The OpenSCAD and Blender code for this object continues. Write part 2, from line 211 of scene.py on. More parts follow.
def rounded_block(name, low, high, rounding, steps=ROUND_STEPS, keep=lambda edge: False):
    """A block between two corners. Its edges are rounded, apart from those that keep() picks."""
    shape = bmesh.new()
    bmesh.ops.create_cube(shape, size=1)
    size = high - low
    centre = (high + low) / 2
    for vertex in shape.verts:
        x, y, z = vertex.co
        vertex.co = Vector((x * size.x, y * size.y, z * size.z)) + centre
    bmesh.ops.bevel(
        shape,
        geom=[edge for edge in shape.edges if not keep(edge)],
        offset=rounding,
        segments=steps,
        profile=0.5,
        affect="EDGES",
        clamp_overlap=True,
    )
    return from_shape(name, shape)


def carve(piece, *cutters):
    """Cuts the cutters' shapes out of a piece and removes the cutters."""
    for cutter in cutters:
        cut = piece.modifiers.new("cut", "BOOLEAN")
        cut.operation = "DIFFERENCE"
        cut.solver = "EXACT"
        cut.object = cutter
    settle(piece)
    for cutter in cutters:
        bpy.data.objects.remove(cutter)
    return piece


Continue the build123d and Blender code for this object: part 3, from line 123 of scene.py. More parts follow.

----

-- The problem --
The records above must be output exactly, in full.

-- Exercise answer --
The OpenSCAD and Blender code for this object continues. Write part 2, from line 211 of scene.py on. More parts follow.
def rounded_block(name, low, high, rounding, steps=ROUND_STEPS, keep=lambda edge: False):
    """A block between two corners. Its edges are rounded, apart from those that keep() picks."""
    shape = bmesh.new()
    bmesh.ops.create_cube(shape, size=1)
    size = high - low
    centre = (high + low) / 2
    for vertex in shape.verts:
        x, y, z = vertex.co
        vertex.co = Vector((x * size.x, y * size.y, z * size.z)) + centre
    bmesh.ops.bevel(
        shape,
        geom=[edge for edge in shape.edges if not keep(edge)],
        offset=rounding,
        segments=steps,
        profile=0.5,
        affect="EDGES",
        clamp_overlap=True,
    )
    return from_shape(name, shape)


def carve(piece, *cutters):
    """Cuts the cutters' shapes out of a piece and removes the cutters."""
    for cutter in cutters:
        cut = piece.modifiers.new("cut", "BOOLEAN")
        cut.operation = "DIFFERENCE"
        cut.solver = "EXACT"
        cut.object = cutter
    settle(piece)
    for cutter in cutters:
        bpy.data.objects.remove(cutter)
    return piece


Continue the build123d and Blender code for this object: part 3, from line 123 of scene.py. More parts follow.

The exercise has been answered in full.